If the crust is crisp but the center is watery, the problem is usually topping moisture rather than insufficient time. Baking longer may dry or burn the rim without fixing the pool of liquid. Use less sauce, drain fresh mozzarella, precook watery vegetables, and avoid assembling the pizza long before it goes into the oven.
Questions, answered
Pizza Informer FAQ
How long does homemade pizza take at 400°F?
A thin or medium pizza may need about 15 to 20 minutes at 400°F, while a thick pan pizza can take longer. Because 400°F provides relatively gentle heat for pizza, check that the underside has browned and the center dough is set. Use the recipe’s directions when available.
How long does pizza take at 450°F?
Many thin and medium homemade pizzas take about 8 to 15 minutes at 450°F. A pan pizza may need 15 to 25 minutes. A fully preheated stone or steel can shorten the bake and improve bottom browning.
How long does pizza take at 500°F?
A thin 10- to 12-inch pizza on a thoroughly preheated stone or steel often takes about 5 to 10 minutes at 500°F. A pizza in a pan may need 12 to 20 minutes, depending on its thickness and toppings.
Can pizza cook in 90 seconds?
Yes, but only under suitable conditions. A thin, lightly topped pizza in a pizza oven with a baking surface around 750°F to 850°F can cook in 60 to 90 seconds. Conventional home ovens do not normally produce the same bake at their lower maximum temperatures.
Should I bake pizza until the cheese turns brown?

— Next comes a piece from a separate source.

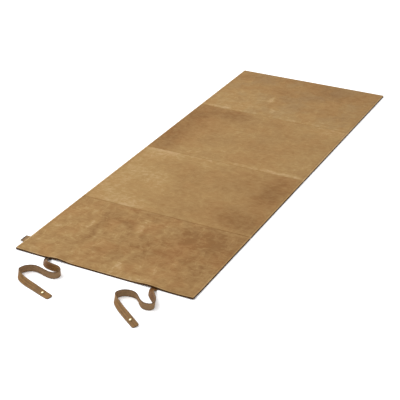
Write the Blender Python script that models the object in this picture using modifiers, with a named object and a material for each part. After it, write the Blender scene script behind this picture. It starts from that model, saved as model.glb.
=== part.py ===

Not necessarily. Some cheeses brown quickly, while high-moisture mozzarella may remain pale. Judge the underside, rim, center dough, and topping temperature together. Cheese color alone is not a reliable doneness test.
Why is my pizza still raw in the middle?
Common causes include a baking surface that was not fully preheated, dough that is too thick, excessive sauce or wet toppings, and an oven temperature that is lower than its setting suggests. Preheat longer, reduce moisture, shape more evenly, or parbake a thick crust before topping it.